Surveying reaction to the passing of Nelson Mandela, Joshua Tucker ably states the view of many political and social scientists on the importance of leaders: they matter less than is commonly assumed. Compared to journalists, policymakers, historians, and citizens, political scientists attribute less importance to individual political figures and more to broader causes, such as the economic and social factors Tucker cites as driving democratization in states like South Africa.
Why do political scientists place less emphasis on the importance of individual leaders? One reason is that science means moving from studying specific phenomena to developing general explanations. Why South Africa democratized leads to the question of why countries democratize. The more instances of democratization that there are to explain, the less the vivid details of each case – such as a monumental leader – seem to matter. Explanations of many events cannot logically rest on the idiosyncrasies of one event.
The distinctive features of a leader – Evan Lieberman identified Mandela’s remarkable self-restraint – are also harder to measure than factors like the economy.  Instead, political scientists are more likely to make assumptions about leaders’ motivations rather than measure them.  As Lieberman wrote, “People in my line of work, studying politics, tend to make rather dismal assumptions about political leaders: that they are selfish and strive only to stay in power and enrich themselves and those around them.”  (Of course, such assumptions are not unique to political science.)  These assumptions are part of the effort to build general explanations.
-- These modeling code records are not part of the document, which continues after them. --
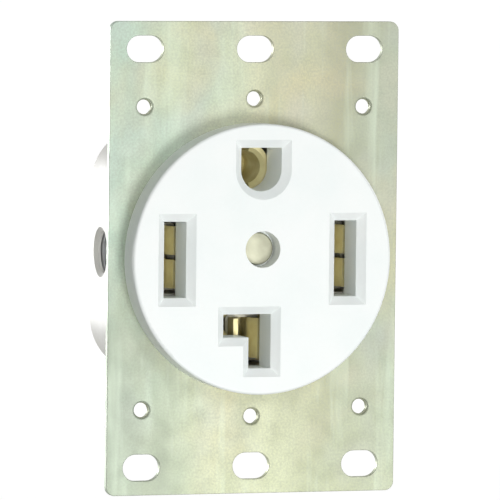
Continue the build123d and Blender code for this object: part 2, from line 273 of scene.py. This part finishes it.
# %% [markdown]
# The photograph's shade tells where its light was. A soft shade runs over the top of the disc and
# widens down its left side, the walls that face up are grey, and those that face down are white.
# So the main lamp is in front, a little to the right and well below, and it is as broad as the
# shade's edge is soft. A weaker one beside the camera reaches into the slots, and one from high
# on the right lifts the shade above the disc but not the one at its left. The last two light the
# back and the sides, for views from there. The left one stands so far behind the strap that the
# strap keeps its light off the disc's dark left side.

# %% Lamps
lamps = {
    "main_lamp": ((0.1, -0.57, -0.2), 0.19, 1.5, (1.0, 1.0, 1.0)),
    "slot_lamp": ((-0.42, -1.15, -0.05), 0.15, 3.1, (1.0, 0.98, 0.94)),
    "high_lamp": ((0.3, -1.0, 0.44), 0.3, 2.3, (1.0, 1.0, 1.0)),
    "left_lamp": ((-0.48, 0.93, 0.05), 0.35, 6.6, (1.0, 1.0, 1.0)),
    "rear_lamp": ((0.8, 0.5, 0.35), 0.5, 2.8, (1.0, 1.0, 1.0)),
}
for name, (place, size, power, tint) in lamps.items():
    data = bpy.data.lights.new(name, "AREA")
    data.size = size
    data.energy = power
    data.color = tint
    lamp = bpy.data.objects.new(name, data)
    lamp.location = place
    lamp.rotation_euler = Vector(place).to_track_quat("Z", "Y").to_euler()
    bpy.context.scene.collection.objects.link(lamp)
print("lamps", len(lamps))


# %% [markdown]
# Several finishes share three effects, so each is a node group with its own knobs. Edge wear
# compares the true normal with one that is rounded over a small width: they differ only near an
# edge. Grain is a fine noise that comes out both as a mask and as a height for a bump. Streaks
# are noise drawn out along one axis, like the marks of rolling or wiping.

# %% Shared effects
def new_group(name, inputs, outputs):
    """An empty node group with number inputs and the outputs asked for."""
    group = bpy.data.node_groups.new(name, "ShaderNodeTree")
    for label, value in inputs.items():
        socket = group.interface.new_socket(label, in_out="INPUT", socket_type="NodeSocketFloat")
        socket.default_value = value
    for label in outputs:
        group.interface.new_socket(label, in_out="OUTPUT", socket_type="NodeSocketFloat")
    start = group.nodes.new("NodeGroupInput")
    end = group.nodes.new("NodeGroupOutput")
    return group, start.outputs, end.inputs


def make_edge_wear():
    """Mask that is 1 on worn edges and 0 on open faces."""
    group, given, result = new_group("edge_wear", {"Width": 0.2 * mm, "Breakup": 600.0}, ["Mask"])
    round_normal = add(group, "ShaderNodeBevel", {"Radius": given["Width"]}, samples=4)
    true_normal = add(group, "ShaderNodeNewGeometry").outputs["Normal"]
    both = {0: round_normal.outputs[0], 1: true_normal}
    alike = add(group, "ShaderNodeVectorMath", both, operation="DOT_PRODUCT").outputs["Value"]
    edge = stretch(group, alike, 0.995, 0.88)
    patches = noise(group, own_place(group), given["Breakup"], detail=3)
    feed(group, result["Mask"], sums(group, "MULTIPLY", edge, stretch(group, patches, 0.3, 0.6)))
    return group


def make_grain():
    """Fine even noise as a mask and as a height."""
    group, given, result = new_group("grain", {"Scale": 900.0, "Detail": 3.0}, ["Mask", "Height"])
    fine = noise(group, own_place(group), given["Scale"], detail=given["Detail"], roughness=0.6)
    feed(group, result["Mask"], stretch(group, fine, 0.35, 0.65))
    feed(group, result["Height"], fine)
    return group


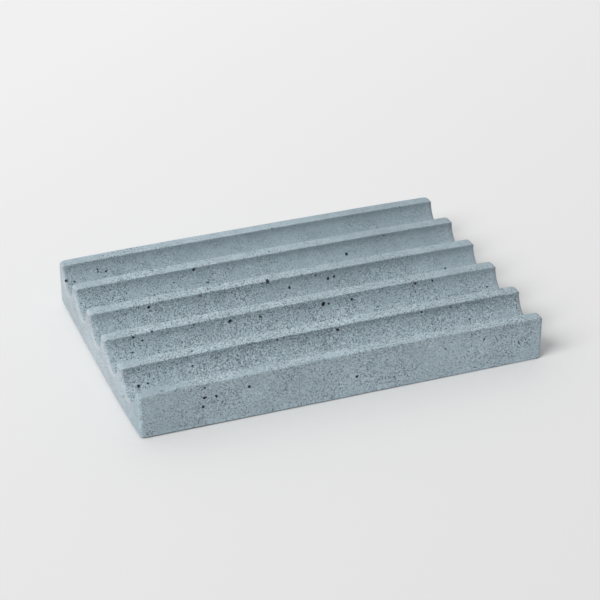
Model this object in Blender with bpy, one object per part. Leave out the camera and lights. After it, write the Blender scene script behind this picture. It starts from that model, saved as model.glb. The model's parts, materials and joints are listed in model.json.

If leaders behave in relatively uniform ways and seem to have the same core motivations, they can be incorporated into these explanations.
But this way of viewing leaders should give us pause.  As Henry Kissinger once mused, “As a professor, I tended to think of history as run by impersonal forces. But when you see it in practice, you see the difference personalities make.” Fred I. Greenstein, a foundational figure in the modern study of political leaders, believes that many of the objections political scientists raise about the endeavor are at best only partially correct. The issue, for Greenstein, is not whether leaders matter, but under what circumstances they matter. Sometimes, leaders really don’t make a difference. When political decisions are routine, leaders act as interchangeable functionaries. At the other end of the spectrum of urgency – when the “room is on fire” to use Robert Jervis’s phrase – the obvious course of action is to run screaming, and individual idiosyncrasies again won’t make much of a difference.
Yet there is a vast terrain between the routine and the room on fire. Many situations offer a range of reasonable options and thus some capacity for entrepreneurial action. In these ambiguous or malleable environments, different leaders will often make different decisions. We can’t provide conclusive evidence of this, since we cannot re-run the same situation with different leaders and see if the outcome changes. But we can think about the impact of leaders in reasonably disciplined ways, wondering, to use two examples much on our minds in recent weeks, how Richard Nixon would have fared in the Cuban Missile Crisis had a small number of votes gone the other way in the 1960 presidential election, and how John F. Kennedy would have managed America’s involvement in Vietnam had the trajectory of his assassin’s bullet differed but a few inches.
Tucker draws our attention to the dangers of the “great leader” view of politics: it promotes apathy and resignation as we wait for superheroes to appear and fix all of our problems. Yet there are also dangers in minimizing the role of leaders, and they go beyond missing important causes of major events, although this is a clear risk. In the explanations of historians, the reporting of journalists, and the political decisions of citizens, leaders often play the role of personifying abstract trends, ideas, and forces, and offering a human connection between politics and life. People learn, understand, and are motivated to take action by compelling narratives, and compelling narratives involve individual human beings. A worthy goal of science is to provide systematic, rigorous knowledge about issues of social importance. But science should also engage with the moral and empathetic possibilities that come from taking leaders seriously.